* TASK OBJECTIVE
Will you return, word for word, only the lines from the top of the data below down to and including the one with "columns: 8, rows: 2"?

* INPUT RECORDS
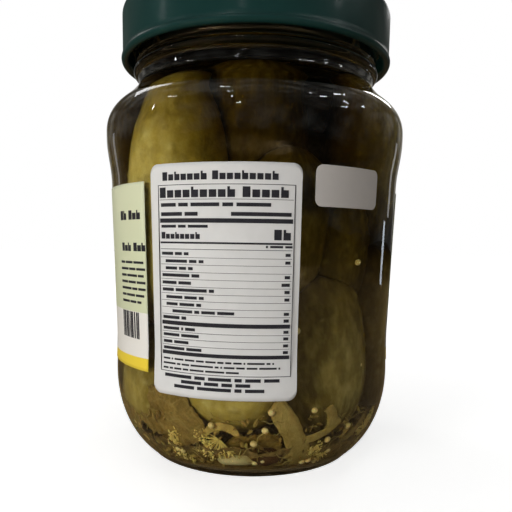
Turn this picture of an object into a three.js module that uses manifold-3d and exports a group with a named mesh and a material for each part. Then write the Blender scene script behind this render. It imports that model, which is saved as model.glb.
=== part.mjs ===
// A shut glass jar of pickled cucumbers, standing upright. Millimetres, +Z up, origin under the middle
// of the foot. The front faces -Y. A bearing is an angle round the jar, 0 at the front and growing
// towards +X. The jar is full of brine, which is clear and has no solid of its own.
import * as THREE from "three";
import { mergeVertices } from "three/addons/utils/BufferGeometryUtils.js";
import Module from "manifold-3d";

const wasm = await Module();
wasm.setup();

const SEGMENTS = 40; // facets round the glass and the lid
const GAP = 0.3; // left between pieces that touch

// The glass, from the foot up: radii and heights of its outer face
const FOOT = { inner: 30, outer: 34.3, pushUp: 2.6 };
const HEEL = { radius: 45.6, height: 26.5, round: 20.6, drop: 29.3, turn: 60 };
const PANEL = { low: 45.2, high: 46.4, bottom: 40, top: 86.4 };
const SHOULDER = { radius: 47.8, bottom: 100, top: 102.4, round: 11.6, rise: 11, turn: 62 };
const NECK = { radius: 37.8, foot: 116.4, bead: 39.4, beadHeight: 121.4 };
const FINISH = { radius: 38.8, thread: 40.2, threadHeight: 129.2, top: 137.6, bore: 35.6 };
const WALL = { body: 2.6, base: 3.0, floorRise: 2.0, floorEdge: 30 };

// The twist-off lid
const LID = { skirt: 42.6, rim: 123.7, top: 139.7, curl: 1.15, sheet: 0.7, corner: 2.0 };
const LID_PANEL = { radius: 34.4, drop: 0.8, button: 14, buttonRise: 0.4 };
const LUGS = { count: 6, width: 12, depth: 1.4, height: 1.6 };

// Paper round the glass: bearings of the side edges, heights of the lower and upper edges, corners
const PAPER = 0.2;
const MAIN_LABEL = { from: 74.5, to: 319.6, bottom: 31.1, top: 84.5, corner: 0, columns: 30, rows: 4 };
const FACTS_LABEL = { from: -36.9, to: 15.5, bottom: 26.1, top: 88.6, corner: 2.8, columns: 12, rows: 6 };
const SMALL_LABEL = { from: 20.1, to: 47.9, bottom: 77.9, top: 88.7, corner: 2.4, columns: 8, rows: 2 };

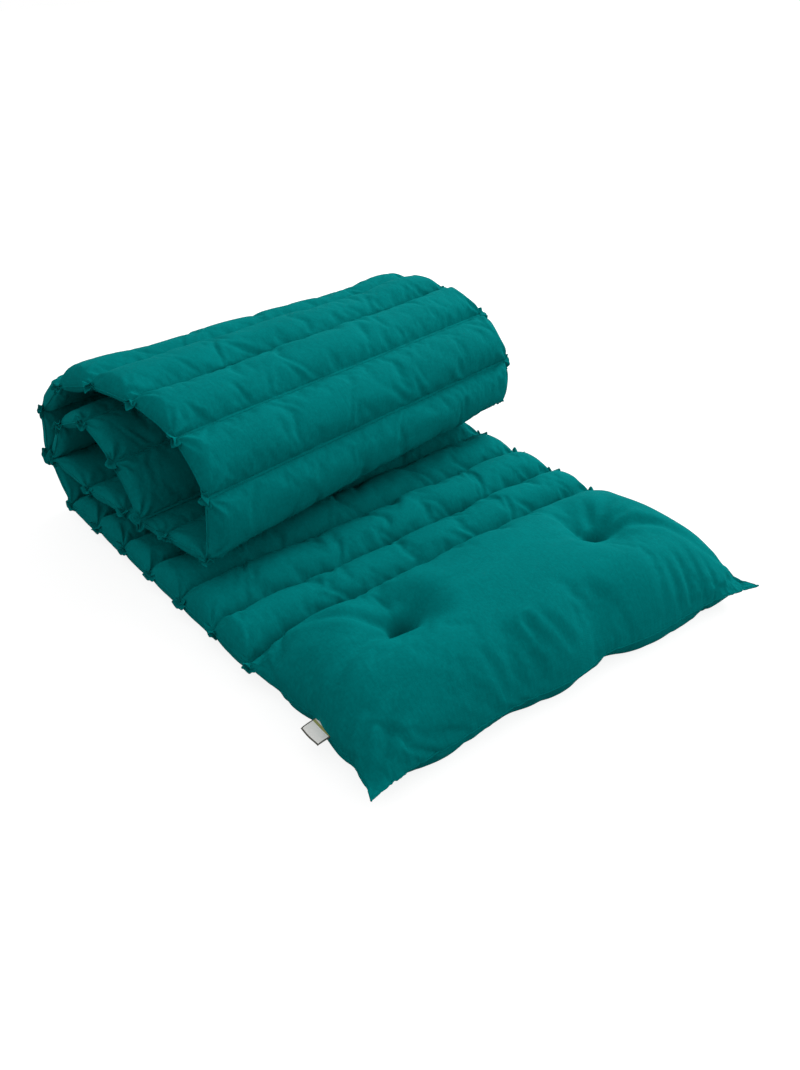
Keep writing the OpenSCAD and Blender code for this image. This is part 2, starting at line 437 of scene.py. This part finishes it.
COTTON = cotton()
THREAD_TEAL = sewing_thread()
TAPE_MATERIALS = [
    woven_tape("label_tape", srgb(244, 242, 236), srgb(255, 255, 252)),
    woven_tape("label_stripe", srgb(120, 124, 60), srgb(168, 170, 96)),
    woven_tape("label_border", srgb(36, 36, 32), srgb(70, 70, 62)),
]
STRIPE, BORDER = 1, 2    # places in TAPE_MATERIALS, whose first is the plain tape


# Folds: the path in the piece's own plane, the depth at its start and end, and its half width --
CHANNEL_FOLDS = {
    1: [([(0.118, 0.076), (0.108, 0.056)], 0.004, 0.001, 0.005)],
    2: [([(0.038, 0.077), (0.029, 0.052)], 0.007, 0.001, 0.005),
        ([(0.150, 0.078), (0.138, 0.060)], 0.004, 0.001, 0.005)],
    3: [([(0.004, 0.078), (-0.008, 0.050)], 0.008, 0.001, 0.006),
        ([(0.198, 0.064), (0.213, 0.046), (0.234, 0.036)], 0.004, 0.001, 0.005),
        ([(0.098, 0.068), (0.121, 0.059), (0.142, 0.068)], 0.004, 0.002, 0.004)],
    4: [([(0.214, 0.078), (0.222, 0.054)], 0.006, 0.001, 0.005)],
}
TUFT_FOLDS = [
    ([(-0.150, -0.120), (-0.118, -0.113), (-0.070, -0.110), (-0.015, -0.104)], 0.013, 0, 0.010),
    ([(-0.153, -0.119), (-0.180, -0.094), (-0.212, -0.062), (-0.238, -0.030)], 0.011, 0.001, 0.009),
    ([(-0.156, -0.122), (-0.200, -0.127), (-0.245, -0.140), (-0.290, -0.168)], 0.008, 0.003, 0.008),
    ([(-0.152, -0.116), (-0.150, -0.080), (-0.148, -0.035)], 0.013, 0.004, 0.026),
    ([(-0.150, -0.124), (-0.140, -0.142)], 0.004, 0, 0.006),
    ([(0.150, -0.119), (0.139, -0.086), (0.130, -0.045)], 0.011, 0.001, 0.009),
    ([(0.155, -0.119), (0.190, -0.114), (0.245, -0.109)], 0.010, 0.001, 0.007),
    ([(0.155, -0.117), (0.188, -0.098), (0.228, -0.070)], 0.009, 0.001, 0.006),
    ([(0.154, -0.116), (0.176, -0.086), (0.195, -0.050)], 0.007, 0, 0.006),
    ([(0.148, -0.121), (0.110, -0.120), (0.060, -0.118)], 0.008, 0, 0.009),
    ([(0.152, -0.116), (0.156, -0.080), (0.160, -0.035)], 0.011, 0.003, 0.024),
    ([(0.158, -0.124), (0.200, -0.136), (0.232, -0.165), (0.248, -0.205)], 0.007, 0.002, 0.008),
]
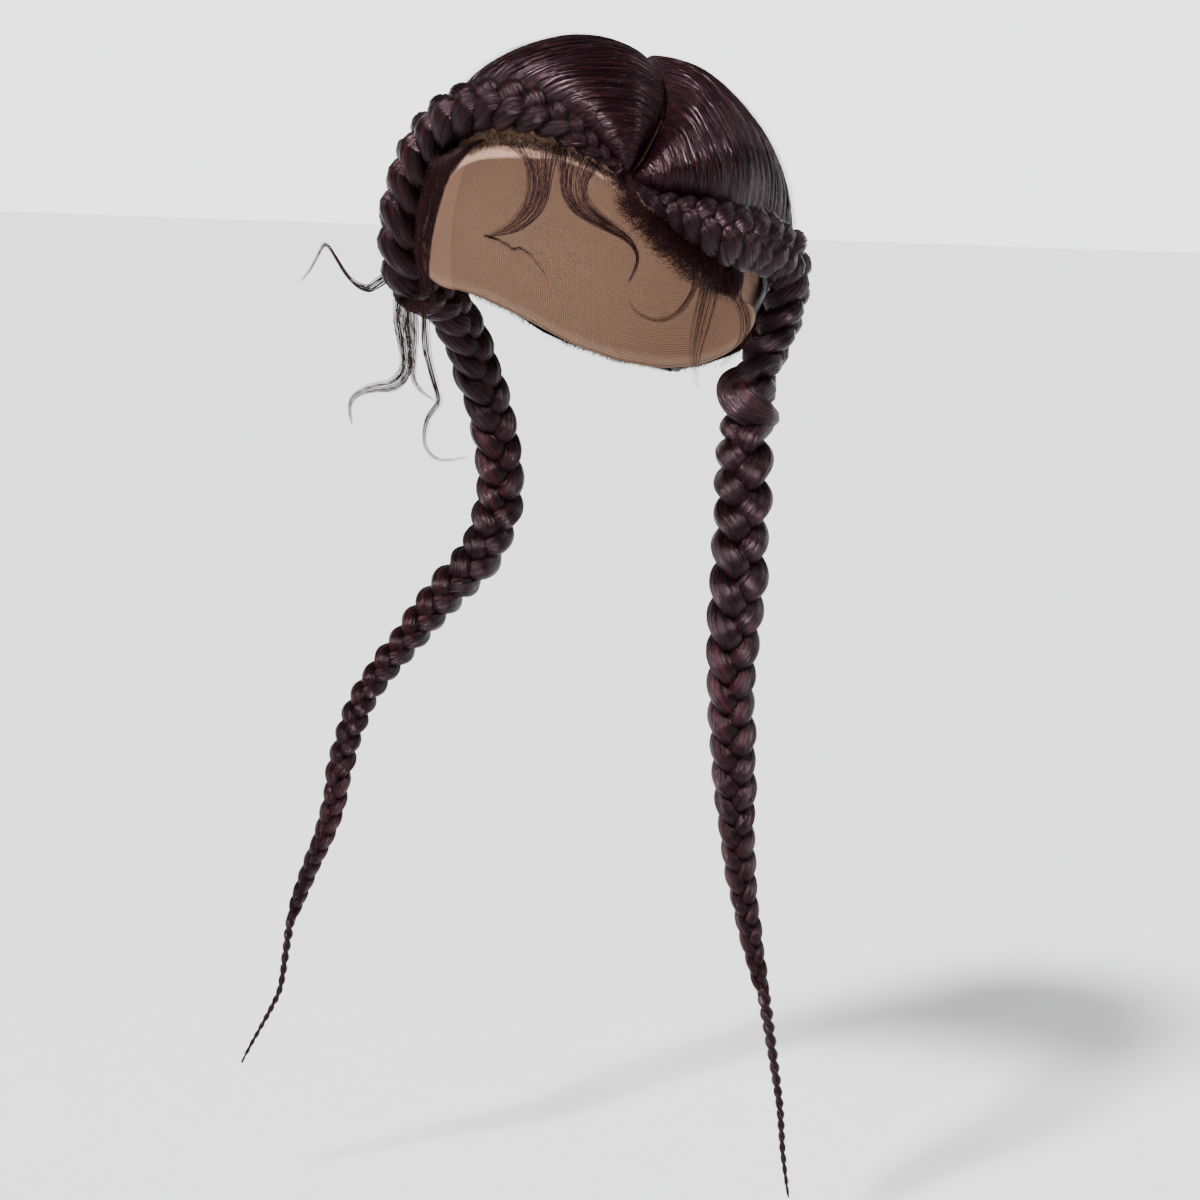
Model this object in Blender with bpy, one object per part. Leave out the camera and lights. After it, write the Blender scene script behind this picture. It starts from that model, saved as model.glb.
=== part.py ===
"""Braid wig: a lace-front cap, combed crown hair and two long three-strand plaits.

The origin is the inside top of the cap, where the head touches it.  +Z is up, the
front hairline faces -Y, and +X is the wearer's left.  Lengths are in metres.

The cap follows a head form.  A point on it has three head co-ordinates: a turn in
degrees from the front towards the wearer's left, a drop in degrees from the crown,
and a lift in metres off the inside of the cap.
"""

import math

import bmesh
import bpy
from mathutils import Vector

MM = 0.001
LEFT = 1
RIGHT = -1

# Head form, inside the cap.
HEAD_HALF_WIDTH = 78 * MM
HEAD_FRONT_DEPTH = 93 * MM
HEAD_BACK_DEPTH = 96 * MM
HEAD_HEIGHT = 98 * MM

# Cap.
LACE_WALL = 1.0 * MM
CAP_WALL = 1.5 * MM
SEAM_GAP = 0.3 * MM
CAP_RINGS = 7
CAP_COLUMNS = 18

# Crown hair.
HAIR_UNDER_LIFT = 2.5 * MM
HAIR_CROWN_LIFT = 10.5 * MM
HAIR_SIDE_SWELL = 8.0 * MM
HAIR_PART_LIFT = 5.0 * MM
HAIR_EDGE_LIFT = 5.5 * MM
HAIR_PART_GAP = 1.5 * MM
HAIR_EDGE_REACH = 0.94
HAIR_EDGE_GAP = 0.7 * MM
LOCK_DEPTH = 1.2 * MM
HAIR_RISE_SHARE = 0.35
HAIR_FALL_SHARE = 0.6
HAIR_START_SHARE = 0.02
HAIR_COLUMNS = 23
HAIR_ROWS = {LEFT: 6, RIGHT: 9}

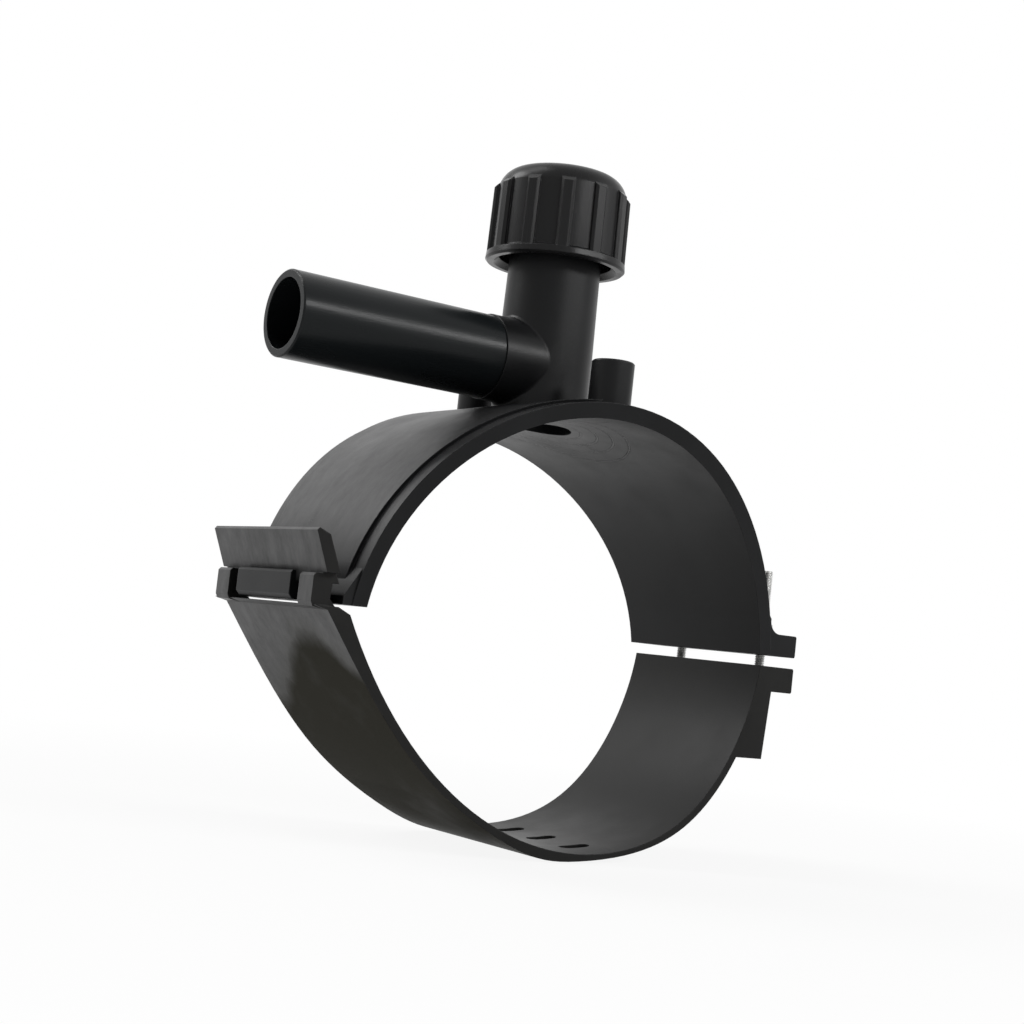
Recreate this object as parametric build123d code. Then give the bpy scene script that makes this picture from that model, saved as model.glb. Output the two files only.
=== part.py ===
from build123d import *
from math import cos, radians, sin, sqrt
import os

os.makedirs("parts", exist_ok=True)

# Electrofusion tapping saddle for 180 mm polyethylene main with a 32 mm outlet.
# Frame: origin on the main's axis under the stack, +Y along the main, +Z up the stack.
# The outlet and the hook side lie towards -X, the bolted flanges towards +X.

# --- main and saddle shell --------------------------------------------------
PIPE_R = 90.0
WALL = 7.2
END_Z = 12.0
WING_HALF_W = 41.1
CROWN_HALF_W = 55.9
RIM_W = 8.0
RIM_STEP = 1.4

# --- stack, heights above the main ------------------------------------------
BORE_R = 13.5
STACK_WALL = 4.4
STACK_TAPER = 1.0
COLLAR_OUT = 4.1
COLLAR_RISE = 71.0
COLLAR_H = 23.0

# --- outlet -----------------------------------------------------------------
OUTLET_R = 16.0
OUTLET_WALL = 3.0
OUTLET_RISE = 23.0
STUB_OVER = 0.5
STUB_SHOULDER = 1.4
STUB_FILLET = 1.4
SEAM_X = -28.0
OUTLET_END_X = -113.6

# --- cap --------------------------------------------------------------------
CAP_WALL = 3.5
CAP_ROOF = 3.9
CAP_SKIRT = 7.7
CAP_FIT = 0.10
CAP_RIM_OUT = 2.0
CAP_RIM_H = 4.0
CAP_RIBS = 12
CAP_RIB_W = 5.2
CAP_RIB_OUT = 1.7
CAP_RIB_SHORT = 7.2
GATE_R = 4.0
SEAL_ROOM = 3.0
CAP_SEAL_W = 3.6
CAP_SEAL_FIT = 0.15

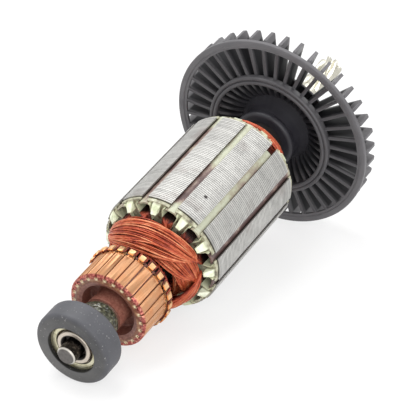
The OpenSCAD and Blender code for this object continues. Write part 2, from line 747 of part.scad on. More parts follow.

* RESULT FOR THIS EXERCISE
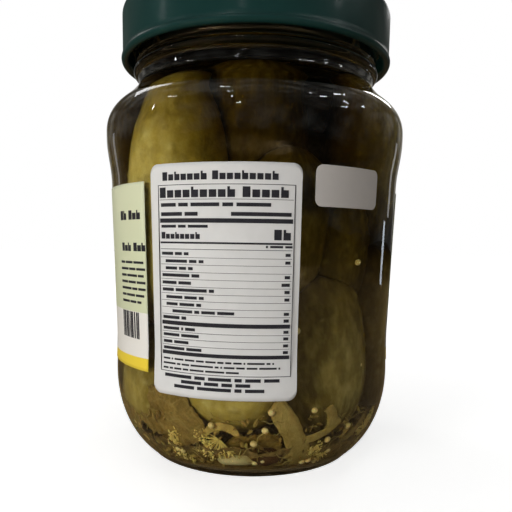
Turn this picture of an object into a three.js module that uses manifold-3d and exports a group with a named mesh and a material for each part. Then write the Blender scene script behind this render. It imports that model, which is saved as model.glb.
=== part.mjs ===
// A shut glass jar of pickled cucumbers, standing upright. Millimetres, +Z up, origin under the middle
// of the foot. The front faces -Y. A bearing is an angle round the jar, 0 at the front and growing
// towards +X. The jar is full of brine, which is clear and has no solid of its own.
import * as THREE from "three";
import { mergeVertices } from "three/addons/utils/BufferGeometryUtils.js";
import Module from "manifold-3d";

const wasm = await Module();
wasm.setup();

const SEGMENTS = 40; // facets round the glass and the lid
const GAP = 0.3; // left between pieces that touch

// The glass, from the foot up: radii and heights of its outer face
const FOOT = { inner: 30, outer: 34.3, pushUp: 2.6 };
const HEEL = { radius: 45.6, height: 26.5, round: 20.6, drop: 29.3, turn: 60 };
const PANEL = { low: 45.2, high: 46.4, bottom: 40, top: 86.4 };
const SHOULDER = { radius: 47.8, bottom: 100, top: 102.4, round: 11.6, rise: 11, turn: 62 };
const NECK = { radius: 37.8, foot: 116.4, bead: 39.4, beadHeight: 121.4 };
const FINISH = { radius: 38.8, thread: 40.2, threadHeight: 129.2, top: 137.6, bore: 35.6 };
const WALL = { body: 2.6, base: 3.0, floorRise: 2.0, floorEdge: 30 };

// The twist-off lid
const LID = { skirt: 42.6, rim: 123.7, top: 139.7, curl: 1.15, sheet: 0.7, corner: 2.0 };
const LID_PANEL = { radius: 34.4, drop: 0.8, button: 14, buttonRise: 0.4 };
const LUGS = { count: 6, width: 12, depth: 1.4, height: 1.6 };

// Paper round the glass: bearings of the side edges, heights of the lower and upper edges, corners
const PAPER = 0.2;
const MAIN_LABEL = { from: 74.5, to: 319.6, bottom: 31.1, top: 84.5, corner: 0, columns: 30, rows: 4 };
const FACTS_LABEL = { from: -36.9, to: 15.5, bottom: 26.1, top: 88.6, corner: 2.8, columns: 12, rows: 6 };
const SMALL_LABEL = { from: 20.1, to: 47.9, bottom: 77.9, top: 88.7, corner: 2.4, columns: 8, rows: 2 };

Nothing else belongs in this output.